Characterization of the mixed perovskite BaSn1–xSbxO3 by electrolyte electroreflectance, diffuse reflectance, and X-ray photoelectron spectroscopy

Abstract

The band gap of the mixed perovskite BaSn_1–xSb_xO₃ has been reported to be 134 kJ mol^–1(J-M. Hermann, M. R. Nunes and F. M. A. da Costa, J. Chem. Soc., Faraday Trans. I, 1982, 78, 1983), corresponding to 1.4 eV, which is the optimum value for solar-energy conversion. In order to confirm this value, pressed discs of the mixed perovskite were sintered at 1673 K and made into electrodes, and their electrolyte electroreflectance (e.e.r.) spectra measured. The band gap was determined by fitting the e.e.r. spectra to Aspnes' formula for the low-field regime.

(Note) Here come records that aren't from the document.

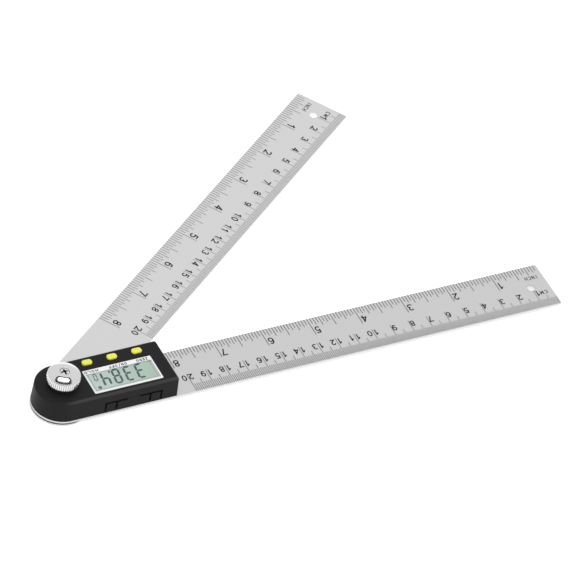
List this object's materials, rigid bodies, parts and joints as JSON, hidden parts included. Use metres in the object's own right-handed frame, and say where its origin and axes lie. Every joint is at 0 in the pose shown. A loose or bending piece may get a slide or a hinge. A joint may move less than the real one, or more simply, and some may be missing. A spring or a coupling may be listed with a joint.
{
  "type": "digital angle finder with arms",
  "caption": "Digital angle finder: flat steel rules joined at a pivot, with a display housing, press keys, a sliding coin cell drawer and a knurled lock knob.",
  "frame": {"origin": "on the pivot axis, in the flush underside of the pivot bolt and the moving arm", "axes": "+X along the fixed arm from the pivot to its tip, +Y across the fixed arm to the side where the moving arm opens, +Z along the pivot axis, up through the lock knob"},
  "size_m": [0.2796, 0.1778, 0.0226],
  "materials": {
    "rule_steel": "matte brushed stainless",
    "bolt_steel": "turned",
    "screw_steel": "plated",
    "dome_steel": "satin sheet",
    "cell_steel": "bright",
    "knob_chrome": "bright plated, straight knurl",
    "turned_brass": "turned",
    "slide_plastic": "hard nylon",
    "black_moulding": "fine matte texture",
    "grey_moulding": "matte",
    "white_moulding": "smooth",
    "yellow_moulding": "satin",
    "clear_pane": "clear",
    "display_glass": "grey-green reflective display",
    "board_laminate": "green solder mask",
    "chip_resin": "cast resin",
    "connector_rubber": "soft"
  },
  "bodies": {
    "instrument": {"fixed_arm": "rule_steel", "housing_cover": "black_moulding", "housing_base": "grey_moulding", "pivot_bush": "turned_brass", "spacer_washer": "slide_plastic", "knob_washer": "slide_plastic", "housing_screw_1": "screw_steel", "housing_screw_2": "screw_steel", "housing_screw_3": "screw_steel", "housing_screw_4": "screw_steel", "circuit_board": "board_laminate", "controller_chip": "chip_resin", "dome_sheet": "dome_steel", "display_frame": "white_moulding", "display_window": "clear_pane", "lcd_panel": "display_glass", "zebra_strip": "connector_rubber", "lcd_cushion": "connector_rubber", "contact_negative": "turned_brass", "contact_positive": "turned_brass"},
    "moving_rule": {"moving_arm": "rule_steel", "pivot_bolt": "bolt_steel", "rotor_hub": "turned_brass", "encoder_rotor": "board_laminate", "knob_screw": "screw_steel"},
    "knob": {"lock_knob": "knob_chrome"},
    "hold_key": {"key_hold": "yellow_moulding"},
    "power_key": {"key_power": "yellow_moulding"},
    "zero_key": {"key_zero": "yellow_moulding"},
    "drawer": {"battery_drawer": "black_moulding", "battery_cell": "cell_steel"}
  },
  "joints": [
    {"name": "arm_turn", "type": "hinge", "parent": "instrument", "child": "moving_rule", "pos_m": [0, 0, 0.0023], "axis": [0, 0, 1], "continuous": true},
    {"name": "knob_turn", "type": "hinge", "parent": "moving_rule", "child": "knob", "pos_m": [0, 0, 0.018], "axis": [0, 0, 1], "range_deg": [0, 100]},
    {"name": "hold_press", "type": "slide", "parent": "instrument", "child": "hold_key", "axis": [0, 0, -1], "range_m": [0, 0.0006], "stiffness_N_per_m": 2500},
    {"name": "power_press", "type": "slide", "parent": "instrument", "child": "power_key", "axis": [0, 0, -1], "range_m": [0, 0.0006], "stiffness_N_per_m": 2500},
    {"name": "zero_press", "type": "slide", "parent": "instrument", "child": "zero_key", "axis": [0, 0, -1], "range_m": [0, 0.0006], "stiffness_N_per_m": 2500},
    {"name": "drawer_slide", "type": "slide", "parent": "instrument", "child": "drawer", "axis": [0, -1, 0], "range_m": [0, 0.022]}
  ]
}
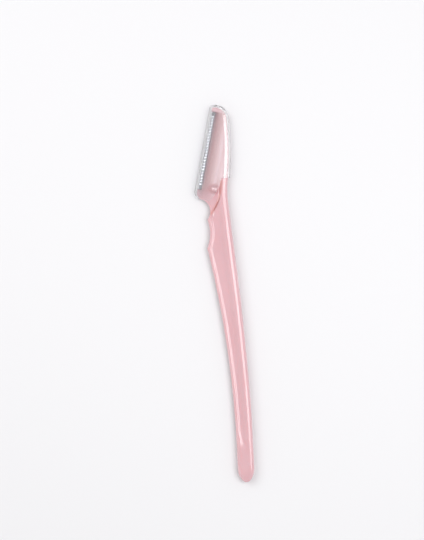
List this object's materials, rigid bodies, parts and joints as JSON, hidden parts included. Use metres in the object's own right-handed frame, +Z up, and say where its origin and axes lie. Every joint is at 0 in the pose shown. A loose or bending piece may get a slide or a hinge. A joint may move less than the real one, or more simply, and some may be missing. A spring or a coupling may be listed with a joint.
{
  "type": "eyebrow razor",
  "caption": "Slim one-piece handle moulded round a straight guarded blade, with a clear sheath that slides off over the blade.",
  "frame": {"origin": "under the middle of the razor's box, on the surface that it lies on", "axes": "+Y along the handle towards the tip of the head, +X towards the spine, with the cutting edge on -X, +Z up through the side that it lies on"},
  "size_m": [0.0166, 0.1498, 0.0044],
  "materials": {
    "handle_plastic": "glossy, slightly translucent pale pink",
    "blade_steel": "ground and polished stainless strip",
    "guard_steel": "bright stainless foil",
    "cap_plastic": "clear glossy plastic"
  },
  "bodies": {
    "razor": {"handle": "handle_plastic", "blade": "blade_steel", "guard": "guard_steel"},
    "cap": {"cap": "cap_plastic"}
  },
  "joints": [
    {"name": "cap_slide", "type": "slide", "parent": "razor", "child": "cap", "axis": [0.2756, 0.9613, 0], "range_m": [0, 0.045]}
  ]
}
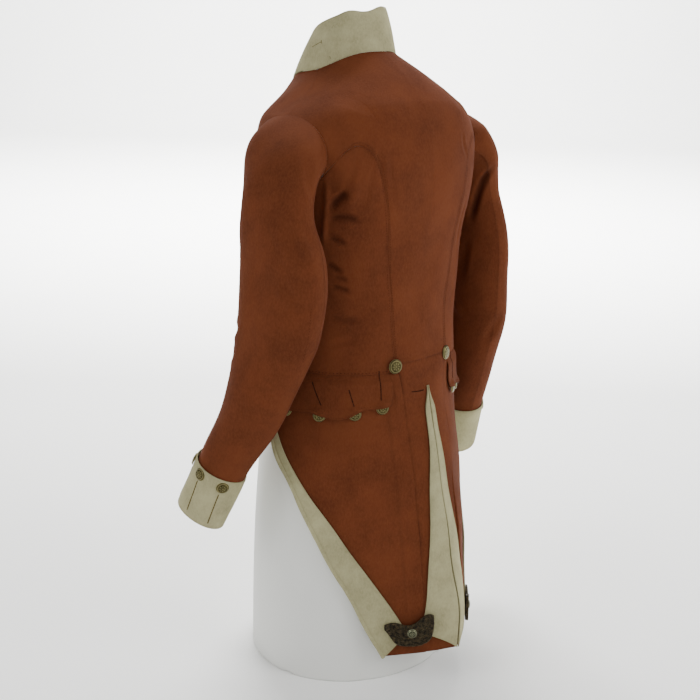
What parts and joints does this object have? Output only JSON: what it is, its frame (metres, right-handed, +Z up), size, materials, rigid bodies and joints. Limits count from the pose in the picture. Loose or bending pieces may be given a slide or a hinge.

The band gap of the pure, insulating perovskite BaSnO₃ was determined from its diffuse reflectance spectrum, after application of the Kubelka–Munk formula. The band gap of the mixed perovskite was constant and equal to 330 kJ mol^–1 for Sb concentrations in the range x= 0–10%, in agreement with the observed constancy of the lattice parameter for x= 0–17%, the range over which the perovskite exists as a single phase. The high band-gap energy of this material makes it unsuitable for solar-energy conversion. X-Ray photoelectron spectroscopy measurements showed that all the Sb in the mixed perovskite was present as Sb^V, as would be expected from the high conductivity of the samples. From the atomic ratios it was concluded that probably the surface of the pure BaSnO₃ perovskite is enriched in SnO₂, and that of the mixed perovskite in Sb₂O₅.